--- BEGIN Data excerpt ---

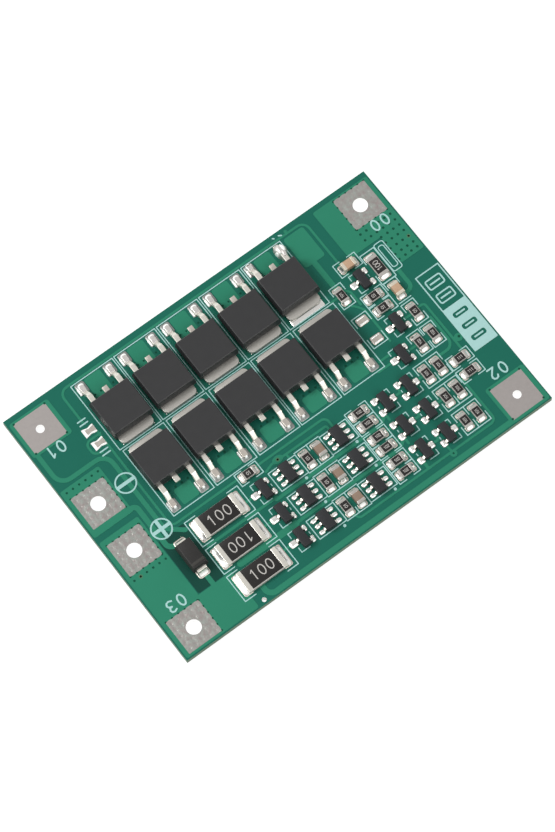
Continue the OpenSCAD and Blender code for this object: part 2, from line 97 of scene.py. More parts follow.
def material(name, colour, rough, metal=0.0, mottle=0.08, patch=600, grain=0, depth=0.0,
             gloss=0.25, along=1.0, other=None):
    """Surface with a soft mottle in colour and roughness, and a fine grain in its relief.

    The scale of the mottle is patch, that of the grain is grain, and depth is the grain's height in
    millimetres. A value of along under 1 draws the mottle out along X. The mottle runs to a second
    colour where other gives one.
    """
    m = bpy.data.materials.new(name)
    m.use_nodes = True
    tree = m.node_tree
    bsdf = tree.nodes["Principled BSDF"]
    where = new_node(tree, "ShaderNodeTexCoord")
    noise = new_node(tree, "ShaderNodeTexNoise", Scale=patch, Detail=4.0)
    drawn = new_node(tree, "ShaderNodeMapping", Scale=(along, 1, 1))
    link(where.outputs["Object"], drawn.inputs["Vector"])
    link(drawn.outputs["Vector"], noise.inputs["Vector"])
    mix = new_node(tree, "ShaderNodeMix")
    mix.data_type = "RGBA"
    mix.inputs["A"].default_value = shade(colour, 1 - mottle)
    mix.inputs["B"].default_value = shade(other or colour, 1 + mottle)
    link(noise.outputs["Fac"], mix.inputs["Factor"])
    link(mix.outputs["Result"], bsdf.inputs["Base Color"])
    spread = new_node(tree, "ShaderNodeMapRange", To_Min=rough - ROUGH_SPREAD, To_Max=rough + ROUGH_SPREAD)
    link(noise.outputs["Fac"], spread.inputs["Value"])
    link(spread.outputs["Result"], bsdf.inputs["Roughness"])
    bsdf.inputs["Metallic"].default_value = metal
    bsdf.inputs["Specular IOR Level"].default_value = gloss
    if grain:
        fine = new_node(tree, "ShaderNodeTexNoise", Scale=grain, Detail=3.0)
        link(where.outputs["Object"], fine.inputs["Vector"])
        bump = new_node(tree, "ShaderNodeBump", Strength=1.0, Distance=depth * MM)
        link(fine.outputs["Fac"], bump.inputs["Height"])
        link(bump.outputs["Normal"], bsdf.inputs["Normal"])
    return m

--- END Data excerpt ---

## Written exercise
Repeat the material from above exactly, word for word.

## Answer below
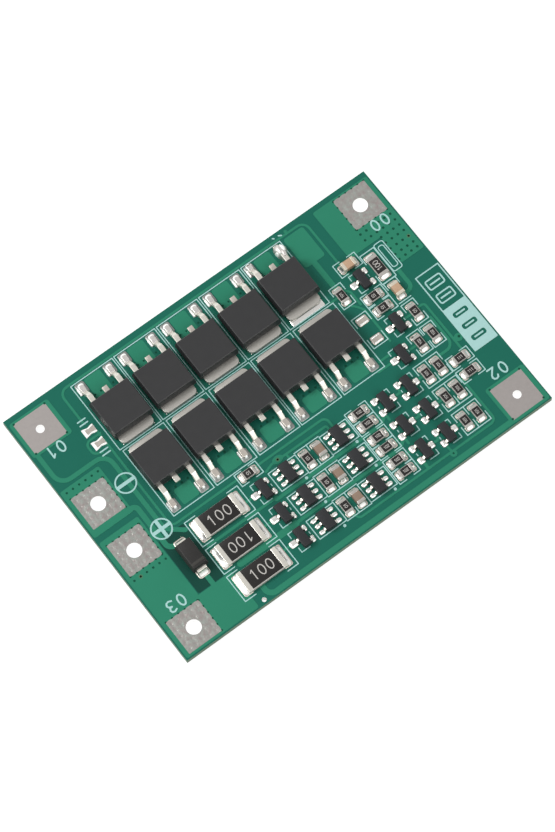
Continue the OpenSCAD and Blender code for this object: part 2, from line 97 of scene.py. More parts follow.
def material(name, colour, rough, metal=0.0, mottle=0.08, patch=600, grain=0, depth=0.0,
             gloss=0.25, along=1.0, other=None):
    """Surface with a soft mottle in colour and roughness, and a fine grain in its relief.

    The scale of the mottle is patch, that of the grain is grain, and depth is the grain's height in
    millimetres. A value of along under 1 draws the mottle out along X. The mottle runs to a second
    colour where other gives one.
    """
    m = bpy.data.materials.new(name)
    m.use_nodes = True
    tree = m.node_tree
    bsdf = tree.nodes["Principled BSDF"]
    where = new_node(tree, "ShaderNodeTexCoord")
    noise = new_node(tree, "ShaderNodeTexNoise", Scale=patch, Detail=4.0)
    drawn = new_node(tree, "ShaderNodeMapping", Scale=(along, 1, 1))
    link(where.outputs["Object"], drawn.inputs["Vector"])
    link(drawn.outputs["Vector"], noise.inputs["Vector"])
    mix = new_node(tree, "ShaderNodeMix")
    mix.data_type = "RGBA"
    mix.inputs["A"].default_value = shade(colour, 1 - mottle)
    mix.inputs["B"].default_value = shade(other or colour, 1 + mottle)
    link(noise.outputs["Fac"], mix.inputs["Factor"])
    link(mix.outputs["Result"], bsdf.inputs["Base Color"])
    spread = new_node(tree, "ShaderNodeMapRange", To_Min=rough - ROUGH_SPREAD, To_Max=rough + ROUGH_SPREAD)
    link(noise.outputs["Fac"], spread.inputs["Value"])
    link(spread.outputs["Result"], bsdf.inputs["Roughness"])
    bsdf.inputs["Metallic"].default_value = metal
    bsdf.inputs["Specular IOR Level"].default_value = gloss
    if grain:
        fine = new_node(tree, "ShaderNodeTexNoise", Scale=grain, Detail=3.0)
        link(where.outputs["Object"], fine.inputs["Vector"])
        bump = new_node(tree, "ShaderNodeBump", Strength=1.0, Distance=depth * MM)
        link(fine.outputs["Fac"], bump.inputs["Height"])
        link(bump.outputs["Normal"], bsdf.inputs["Normal"])
    return m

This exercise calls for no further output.